20th Century, Rate the dress

Rate the Dress: 1930s rainbow stripes

Wow.  I really never do know what you guys with think of a frock!  I post the most saccharinely sweet 1850s dress, and you like it, because you like the period, and then I post a fringe covered 1850s dress that almost makes me like fringe (and that’s saying a lot), and your reaction….well!  Elise called it “…what my spiritual ancestress would have worn in the 19th century to campaign for gay civil rights”, but the overall concensus was piñata.  Poor piñata frock took a hit at (OK, I haven’t managed to add up the scores yet, but I know it’s under 7 out of 10).

Update: Oh wow.  7 out of 10 was way ambitious.  The final tally: 4.5 out of 10.  The piñata is busted.

This week I’m sticking with the rainbow stripes for our striped theme.  This is Elizabeth Hawes’ 1937 “Alimony” dress, in all its circle skirted fuschia and teal and lime and lemon and ochre and mallard and pumpkin and gold and white striped glory.

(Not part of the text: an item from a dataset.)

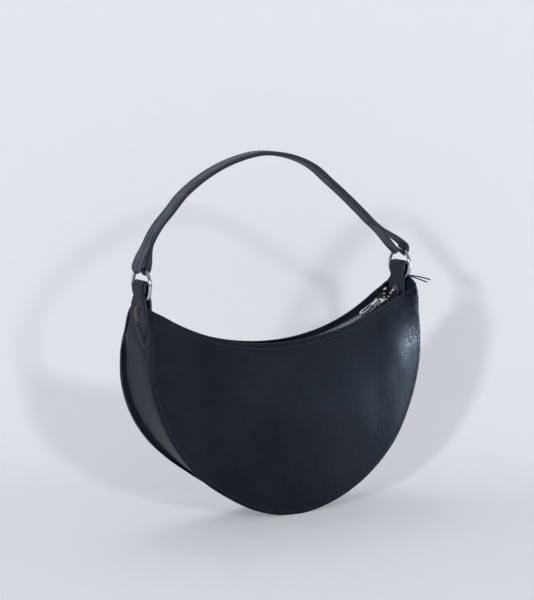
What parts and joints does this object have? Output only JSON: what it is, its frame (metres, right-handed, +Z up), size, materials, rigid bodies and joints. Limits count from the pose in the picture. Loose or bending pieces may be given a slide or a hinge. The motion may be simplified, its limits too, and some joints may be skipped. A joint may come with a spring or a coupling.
{
  "type": "half moon bag",
  "caption": "Half moon leather bag with a gusset, a curved metal zip along its concave mouth and a strap held by rings in folded tabs.",
  "frame": {"origin": "middle of the overall box at its lowest level, under the middle of the bag's cut-flat bottom edges", "axes": "+X runs along the mouth towards the end with the zip's slider, -Y is the front, +Z is up"},
  "size_m": [0.28, 0.06, 0.3119],
  "materials": {
    "leather": "smooth, slightly creased, satin",
    "lining_leather": "smooth matt",
    "ring_steel": "polished",
    "snap_enamel": "dark gloss with a bright rim",
    "snap_steel": "plated",
    "zip_tape": "woven",
    "zip_metal": "bright silver"
  },
  "bodies": {
    "bag": {"front_panel": "leather", "rear_panel": "leather", "gusset": "leather", "left_snap_cap": "snap_enamel", "left_snap_socket": "snap_steel", "left_snap_stud": "snap_steel", "left_snap_post": "snap_steel", "right_snap_cap": "snap_enamel", "right_snap_socket": "snap_steel", "right_snap_stud": "snap_steel", "right_snap_post": "snap_steel", "zip_tape_front": "zip_tape", "zip_tape_rear": "zip_tape", "zip_teeth_front": "zip_metal", "zip_teeth_rear": "zip_metal", "zip_bottom_stop": "zip_metal", "zip_top_stops": "zip_metal"},
    "left_ring": {"left_ring": "ring_steel"},
    "right_ring": {"right_ring": "ring_steel"},
    "handle": {"strap_outer": "leather", "strap_lining": "lining_leather"},
    "zip_slider": {"zip_slider": "zip_metal"},
    "zip_pull": {"zip_pull": "zip_metal"}
  },
  "joints": [
    {"name": "handle_swing", "type": "hinge", "parent": "bag", "child": "handle", "pos_m": [0, 0, 0.206], "axis": [1, 0, 0], "range_deg": [-90, 90]},
    {"name": "left_ring_spin", "type": "hinge", "parent": "bag", "child": "left_ring", "pos_m": [-0.13196, 0, 0.206], "axis": [1, 0, 0], "continuous": true},
    {"name": "right_ring_spin", "type": "hinge", "parent": "bag", "child": "right_ring", "pos_m": [0.13196, 0, 0.206], "axis": [1, 0, 0], "continuous": true},
    {"name": "zip_slide", "type": "hinge", "parent": "bag", "child": "zip_slider", "pos_m": [0, 0, 0.37764], "axis": [0, 1, 0], "range_deg": [0, 52]},
    {"name": "zip_pull", "type": "hinge", "parent": "zip_slider", "child": "zip_pull", "pos_m": [0.10724, 0, 0.17506], "axis": [0, 1, 0], "range_deg": [0, 130]}
  ]
}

Alimony dress, Elizabeth Hawes (American, 1903–1971), 1937, American, silk, Metropolitan Museum of Art

Alimony dress, Elizabeth Hawes (American, 1903–1971), 1937, American, silk, Metropolitan Museum of Art

To tone it down, and for chilly evenings, the dress gets worn with a muted burnouse inspired cape (yay!  Burnouses!  ) with a cleverly coordinated tassel.

"Alimony" dress worn with "Misadventure" cape, Elizabeth Hawes (American, 1903–1971), 1937, American, silk, wool, Metropolitan Museum of Art

“Alimony” dress worn with “Misadventure” cape, Elizabeth Hawes (American, 1903–1971), 1937, American, silk, wool, Metropolitan Museum of Art

I’ve just realised this is the first Elizabeth Hawes dress I have ever posted as a ‘Rate the Dress’, and I am astonished at the oversight.  I wonder if you like it?  It does have some design elements in common with the zig-zag 1942 Worth frock I posted which you weren’t so fond of.  And it has a lot of the same bright colours and striped going vertically and horizontally (and diagonally) that you thought were daft last week.  But it’s quite a different dress.  Will that make all the difference?

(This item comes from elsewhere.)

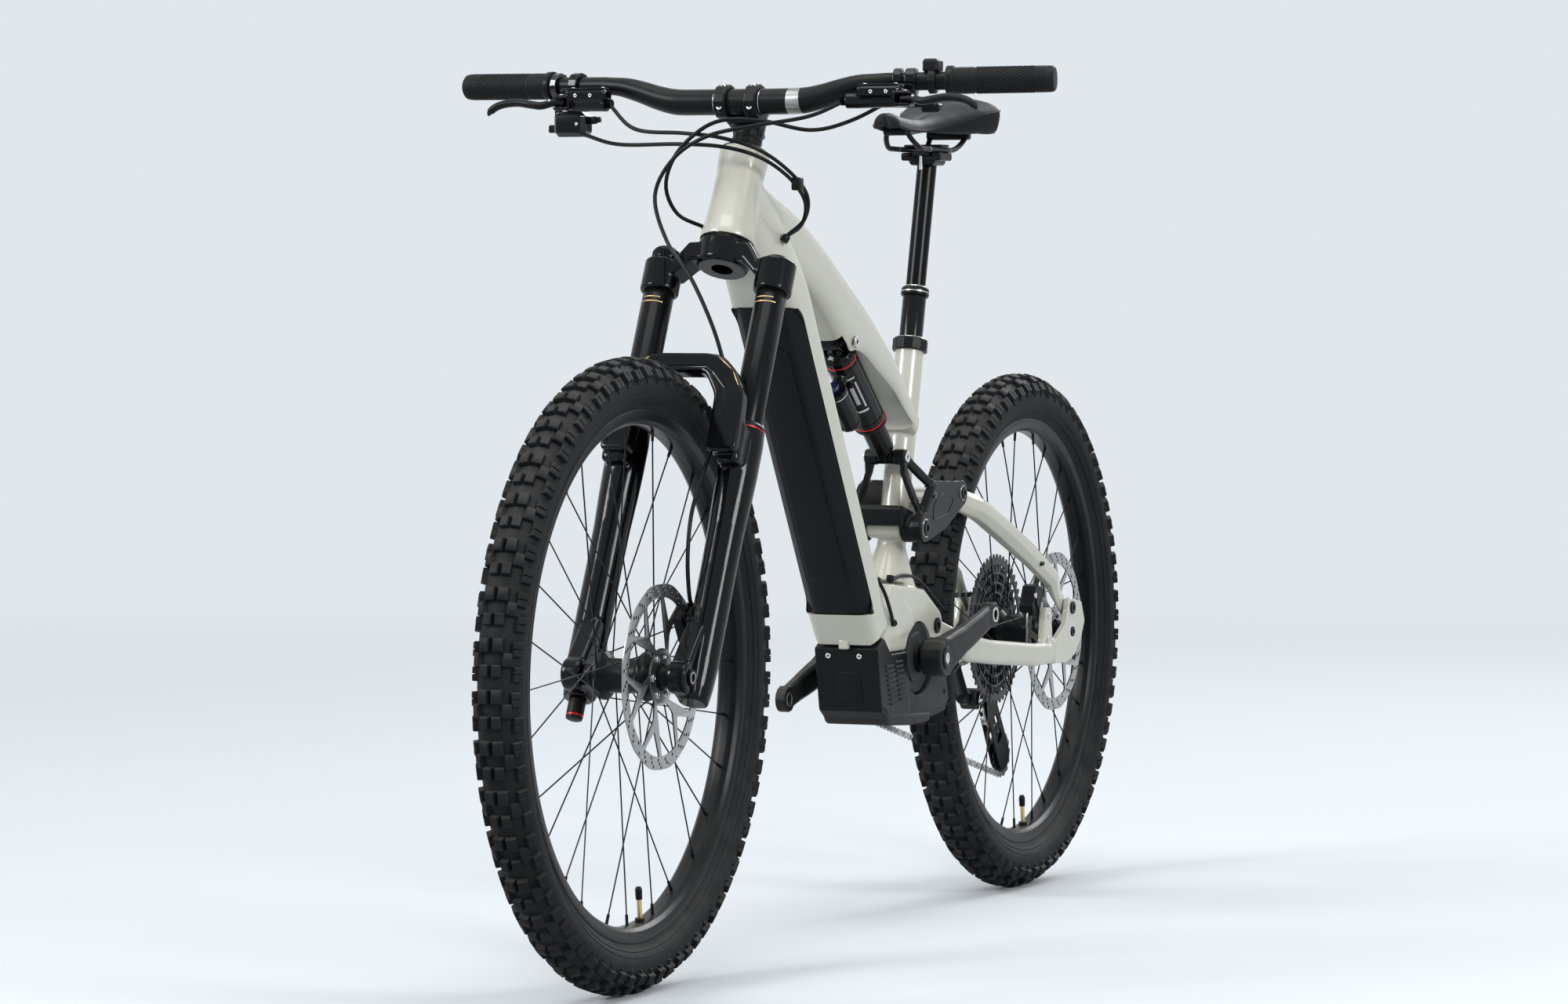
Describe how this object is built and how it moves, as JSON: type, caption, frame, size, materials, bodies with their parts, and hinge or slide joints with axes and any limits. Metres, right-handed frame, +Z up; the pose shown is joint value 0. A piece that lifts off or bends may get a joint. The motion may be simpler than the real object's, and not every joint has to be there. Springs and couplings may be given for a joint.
{
  "type": "electric mountain bike",
  "caption": "Full-suspension electric mountain bike: battery in the down tube, motor at the cranks, disc brakes and a height-adjustable saddle.",
  "frame": {"origin": "middle of the bottom of the bounding box, on the ground between the two wheels", "axes": "+Z up, -Y the way the bike travels, +X the bike's left side; both wheels lie in the plane x = 0"},
  "size_m": [0.7934, 2.017, 1.1049],
  "materials": {
    "battery_cover": "textured black",
    "battery_pack": "textured black",
    "brake_lever_left": "black, satin",
    "brake_lever_right": "black, satin",
    "brake_master_left": "black, satin",
    "brake_master_right": "black, satin",
    "cassette": "bright steel",
    "chain": "bright steel",
    "chainring": "black, satin",
    "crank_left": "black, satin",
    "crank_right": "black, satin",
    "damper_knob": "dark blue, glossy",
    "derailleur_body": "black, satin",
    "derailleur_cage": "black, satin",
    "drive_unit": "textured black",
    "dropper_hose": "black, matte",
    "dropper_lever": "black, satin",
    "dropper_outer": "black, satin",
    "fork_lowers": "black, satin",
    "fork_upper": "black, satin",
    "front_axle": "dark steel",
    "front_brake_hose": "black, matte",
    "front_caliper": "black, satin",
    "front_hub": "black, satin",
    "front_rim": "black, satin",
    "front_rotor": "bright steel",
    "front_tyre": "black, matte, knobbed",
    "grip_left": "black, matte",
    "grip_right": "black, matte",
    "guide_pulley": "black",
    "handlebar": "black, satin",
    "main_frame": "light warm grey-green paint, satin",
    "main_pivot_axle": "dark steel",
    "motor_cover": "textured black",
    "rear_axle": "dark steel",
    "rear_caliper": "black, satin",
    "rear_hose_pair": "black, matte",
    "rear_hub": "black, satin",
    "rear_rim": "black, satin",
    "rear_rotor": "bright steel",
    "rear_tyre": "black, matte, knobbed",
    "rebound_knob": "red and black",
    "remote_button": "black",
    "remote_unit": "black",
    "rocker_axle": "dark steel",
    "rocker_link": "black, satin",
    "saddle_pad": "black, matte",
    "saddle_rails": "black, satin",
    "seat_clamp": "black, satin",
    "seatpost": "black, satin",
    "seatstays": "light warm grey-green paint, satin",
    "shift_paddle": "black",
    "shifter_pod": "dark blue, glossy",
    "shock_body": "black, satin",
    "shock_shaft": "black, satin",
    "skid_plate": "scuffed dark grey",
    "stem": "black, satin",
    "swingarm": "light warm grey-green paint, satin",
    "swingarm_hose": "black, matte",
    "tension_pulley": "black"
  },
  "bodies": {
    "frame": {"main_frame": "main_frame", "battery_pack": "battery_pack", "battery_cover": "battery_cover", "drive_unit": "drive_unit", "motor_cover": "motor_cover", "skid_plate": "skid_plate", "main_pivot_axle": "main_pivot_axle", "rocker_axle": "rocker_axle", "seat_clamp": "seat_clamp", "dropper_outer": "dropper_outer", "chain": "chain", "rear_hose_pair": "rear_hose_pair", "dropper_hose": "dropper_hose", "swingarm_hose": "swingarm_hose"},
    "steering_assembly": {"fork_upper": "fork_upper", "stem": "stem", "handlebar": "handlebar", "grip_left": "grip_left", "grip_right": "grip_right", "brake_master_left": "brake_master_left", "brake_master_right": "brake_master_right", "shifter_pod": "shifter_pod", "remote_unit": "remote_unit", "front_brake_hose": "front_brake_hose"},
    "fork_lowers": {"fork_lowers": "fork_lowers", "front_axle": "front_axle", "front_caliper": "front_caliper"},
    "front_wheel": {"front_tyre": "front_tyre", "front_rim": "front_rim", "front_hub": "front_hub", "front_rotor": "front_rotor"},
    "swingarm": {"swingarm": "swingarm", "rear_axle": "rear_axle", "rear_caliper": "rear_caliper", "derailleur_body": "derailleur_body"},
    "seatstays": {"seatstays": "seatstays"},
    "rocker_link": {"rocker_link": "rocker_link"},
    "shock_body": {"shock_body": "shock_body"},
    "shock_shaft": {"shock_shaft": "shock_shaft"},
    "rear_wheel": {"rear_tyre": "rear_tyre", "rear_rim": "rear_rim", "rear_hub": "rear_hub", "rear_rotor": "rear_rotor"},
    "cassette": {"cassette": "cassette"},
    "cranks": {"crank_left": "crank_left", "crank_right": "crank_right", "chainring": "chainring"},
    "derailleur_cage": {"derailleur_cage": "derailleur_cage"},
    "guide_pulley": {"guide_pulley": "guide_pulley"},
    "tension_pulley": {"tension_pulley": "tension_pulley"},
    "brake_lever_left": {"brake_lever_left": "brake_lever_left"},
    "brake_lever_right": {"brake_lever_right": "brake_lever_right"},
    "shift_paddle": {"shift_paddle": "shift_paddle"},
    "dropper_lever": {"dropper_lever": "dropper_lever"},
    "remote_button": {"remote_button": "remote_button"},
    "damper_knob": {"damper_knob": "damper_knob"},
    "rebound_knob": {"rebound_knob": "rebound_knob"},
    "seatpost_and_saddle": {"seatpost": "seatpost", "saddle_rails": "saddle_rails", "saddle_pad": "saddle_pad"}
  },
  "joints": [
    {"name": "steering", "type": "hinge", "parent": "frame", "child": "steering_assembly", "pos_m": [0, -0.60125, 0.35778], "axis": [0, 0.4384, 0.8988], "range_deg": [-62, 62], "deforming": ["rear_hose_pair", "dropper_hose"]},
    {"name": "fork_travel", "type": "slide", "parent": "steering_assembly", "child": "fork_lowers", "axis": [0, 0.4384, 0.8988], "range_m": [0, 0.16], "stiffness_N_per_m": 6000, "springref_m": -0.02, "deforming": ["front_brake_hose"]},
    {"name": "front_wheel_spin", "type": "hinge", "parent": "fork_lowers", "child": "front_wheel", "pos_m": [0, -0.6345, 0.374], "axis": [1, 0, 0], "continuous": true},
    {"name": "rear_suspension", "type": "hinge", "parent": "frame", "child": "swingarm", "pos_m": [0, 0.25, 0.385], "axis": [1, 0, 0], "range_deg": [0, 21], "stiffness_Nm_per_rad": 900, "springref_deg": -2.86, "deforming": ["chain", "swingarm_hose"]},
    {"name": "seatstay_pivot", "type": "hinge", "parent": "swingarm", "child": "seatstays", "pos_m": [0, 0.652, 0.388], "axis": [1, 0, 0], "range_deg": [-10.1, 0]},
    {"name": "rocker_pivot", "type": "hinge", "parent": "frame", "child": "rocker_link", "pos_m": [0, 0.175, 0.516], "axis": [1, 0, 0], "range_deg": [0, 36.8]},
    {"name": "shock_swing", "type": "hinge", "parent": "frame", "child": "shock_body", "pos_m": [0, -0.011, 0.7595], "axis": [1, 0, 0], "range_deg": [-12.8, 0]},
    {"name": "shock_travel", "type": "slide", "parent": "shock_body", "child": "shock_shaft", "axis": [0, 0.7737, -0.6336], "range_m": [-0.029, 0]},
    {"name": "rear_wheel_spin", "type": "hinge", "parent": "swingarm", "child": "rear_wheel", "pos_m": [0, 0.6535, 0.355], "axis": [1, 0, 0], "continuous": true},
    {"name": "cassette_spin", "type": "hinge", "parent": "swingarm", "child": "cassette", "pos_m": [0, 0.6535, 0.355], "axis": [1, 0, 0], "continuous": true},
    {"name": "crank_spin", "type": "hinge", "parent": "frame", "child": "cranks", "pos_m": [0, 0.185, 0.347], "axis": [1, 0, 0], "continuous": true},
    {"name": "cage_pivot", "type": "hinge", "parent": "swingarm", "child": "derailleur_cage", "pos_m": [-0.06, 0.6735, 0.256], "axis": [1, 0, 0], "range_deg": [-35, 0], "stiffness_Nm_per_rad": 1.5, "springref_deg": 20.05},
    {"name": "guide_pulley_spin", "type": "hinge", "parent": "derailleur_cage", "child": "guide_pulley", "pos_m": [-0.0525, 0.6835, 0.247], "axis": [1, 0, 0], "continuous": true},
    {"name": "tension_pulley_spin", "type": "hinge", "parent": "derailleur_cage", "child": "tension_pulley", "pos_m": [-0.0525, 0.7315, 0.175], "axis": [1, 0, 0], "continuous": true},
    {"name": "brake_lever_left_pull", "type": "hinge", "parent": "steering_assembly", "child": "brake_lever_left", "pos_m": [0.228, -0.33307, 1.05573], "axis": [0, 0, 1], "range_deg": [0, 22], "stiffness_Nm_per_rad": 0.6, "springref_deg": -8.59},
    {"name": "brake_lever_right_pull", "type": "hinge", "parent": "steering_assembly", "child": "brake_lever_right", "pos_m": [-0.228, -0.33307, 1.05573], "axis": [0, 0, -1], "range_deg": [0, 22], "stiffness_Nm_per_rad": 0.6, "springref_deg": -8.59},
    {"name": "shift_paddle_push", "type": "hinge", "parent": "steering_assembly", "child": "shift_paddle", "pos_m": [-0.245, -0.26067, 1.02504], "axis": [0, 1, 0], "range_deg": [0, 18], "stiffness_Nm_per_rad": 0.5, "springref_deg": -5.73},
    {"name": "dropper_lever_push", "type": "hinge", "parent": "steering_assembly", "child": "dropper_lever", "pos_m": [0.203, -0.28833, 1.05115], "axis": [0, 0, 1], "range_deg": [0, 25], "stiffness_Nm_per_rad": 0.5, "springref_deg": -5.73},
    {"name": "remote_button_press", "type": "slide", "parent": "steering_assembly", "child": "remote_button", "axis": [0, -1, 0], "range_m": [0, 0.0015], "stiffness_N_per_m": 500, "springref_m": -0.001},
    {"name": "damper_knob_turn", "type": "hinge", "parent": "steering_assembly", "child": "damper_knob", "pos_m": [-0.0745, -0.36365, 0.85861], "axis": [0, 0.4384, 0.8988], "range_deg": [0, 270]},
    {"name": "rebound_knob_turn", "type": "hinge", "parent": "fork_lowers", "child": "rebound_knob", "pos_m": [-0.0745, -0.61554, 0.34216], "axis": [0, 0.4384, 0.8988], "range_deg": [0, 300]},
    {"name": "dropper_post", "type": "slide", "parent": "frame", "child": "seatpost_and_saddle", "axis": [0, -0.2436, -0.9699], "range_m": [0, 0.15], "stiffness_N_per_m": 400, "springref_m": -0.4}
  ],
  "couplings": [
    {"joint": "seatstay_pivot", "follows": "rear_suspension", "ratio": -0.4767},
    {"joint": "rocker_pivot", "follows": "rear_suspension", "ratio": 1.7449},
    {"joint": "shock_swing", "follows": "rear_suspension", "ratio": -0.6016},
    {"joint": "shock_travel", "follows": "rear_suspension", "m_per_rad": -0.0781},
    {"joint": "cassette_spin", "follows": "crank_spin", "ratio": 1.5},
    {"joint": "guide_pulley_spin", "follows": "crank_spin", "ratio": -3},
    {"joint": "tension_pulley_spin", "follows": "crank_spin", "ratio": 2.5714}
  ]
}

Rate the Dress on a Scale of 1 to 10

64 Comments

  1. Daniel says

    By the way, was the “saccharinely sweet 1850s dress” the fluffy pink bundle that looked like transmogrified Cinderella rags? (which I thought was kinda conceptually cool) – I didn’t think that one was generally quite well received either, it only fetched 6.5 out of 1o overall…

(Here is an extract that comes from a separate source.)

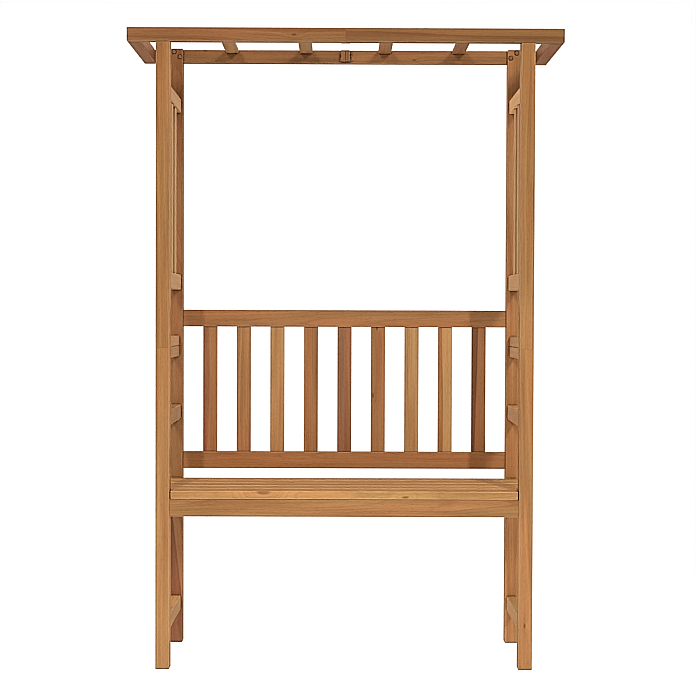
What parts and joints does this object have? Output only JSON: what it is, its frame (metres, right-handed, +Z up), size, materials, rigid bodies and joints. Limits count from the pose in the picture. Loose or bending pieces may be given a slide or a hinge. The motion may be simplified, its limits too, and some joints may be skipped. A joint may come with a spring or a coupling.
{
  "type": "arbor bench",
  "caption": "Free-standing timber garden arbor with a slatted bench seat, slatted back, trellis sides and a flat open roof.",
  "frame": {"origin": "on the floor, under the middle of the bench's width and depth", "axes": "+Z up, +Y from the front to the back, +X to the right of someone who looks at the front"},
  "size_m": [1.359, 0.452, 2],
  "materials": {
    "post_timber": "oiled, golden brown, fine straight grain",
    "rail_timber": "oiled, mid brown, fine straight grain",
    "slat_timber": "oiled, mid to reddish brown",
    "seat_timber": "oiled, light golden",
    "roof_timber": "oiled, darker reddish brown"
  },
  "bodies": {
    "root": {"front_left_lower_post": "post_timber", "front_left_upper_post": "post_timber", "front_right_lower_post": "post_timber", "front_right_upper_post": "post_timber", "rear_left_lower_post": "post_timber", "rear_left_upper_post": "post_timber", "rear_right_lower_post": "post_timber", "rear_right_upper_post": "post_timber", "left_foot_rail": "rail_timber", "left_seat_rail": "rail_timber", "left_arm_rail": "rail_timber", "left_lower_joint_rail": "rail_timber", "left_upper_joint_rail": "rail_timber", "left_middle_rail": "rail_timber", "left_top_rail": "rail_timber", "left_front_trellis_slat": "slat_timber", "left_rear_trellis_slat": "slat_timber", "right_foot_rail": "rail_timber", "right_seat_rail": "rail_timber", "right_arm_rail": "rail_timber", "right_lower_joint_rail": "rail_timber", "right_upper_joint_rail": "rail_timber", "right_middle_rail": "rail_timber", "right_top_rail": "rail_timber", "right_front_trellis_slat": "slat_timber", "right_rear_trellis_slat": "slat_timber", "back_bottom_rail": "rail_timber", "back_top_rail": "rail_timber", "back_slat_1": "slat_timber", "back_slat_2": "slat_timber", "back_slat_3": "slat_timber", "back_slat_4": "slat_timber", "back_slat_5": "slat_timber", "back_slat_6": "slat_timber", "back_slat_7": "slat_timber", "back_slat_8": "slat_timber", "back_slat_9": "slat_timber", "seat_front_apron": "seat_timber", "seat_rear_apron": "seat_timber", "seat_middle_bearer": "seat_timber", "seat_slat_1": "seat_timber", "seat_slat_2": "seat_timber", "seat_slat_3": "seat_timber", "seat_slat_4": "seat_timber", "seat_slat_5": "seat_timber", "roof_front_left_beam": "roof_timber", "roof_front_right_beam": "roof_timber", "roof_rear_left_beam": "roof_timber", "roof_rear_right_beam": "roof_timber", "roof_left_end_beam": "roof_timber", "roof_right_end_beam": "roof_timber", "roof_rafter_1": "roof_timber", "roof_rafter_2": "roof_timber", "roof_rafter_3": "roof_timber", "roof_rafter_4": "roof_timber", "roof_front_left_cleat": "roof_timber", "roof_front_right_cleat": "roof_timber", "roof_rear_left_cleat": "roof_timber", "roof_rear_right_cleat": "roof_timber"}
  },
  "joints": []
}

    • There have been a number of saccharinely sweet 1850s dresses over the years, and they are usually quite popular. I wasn’t particularly thinking of that one – though it was EXTREMELY saccharine!

      • Daniel says

        I’m pretty sure you’re not referring to the Raintree Country charmer. 😉

  2. Geoffwah says

    I don’t understand why I love this so much. I cannot explain, yet here it is, a 10/10. I feel…Edith Head and Bette Davis until the Burnouse and then I get a hint of Ingrid Bergman somehow. Love love love.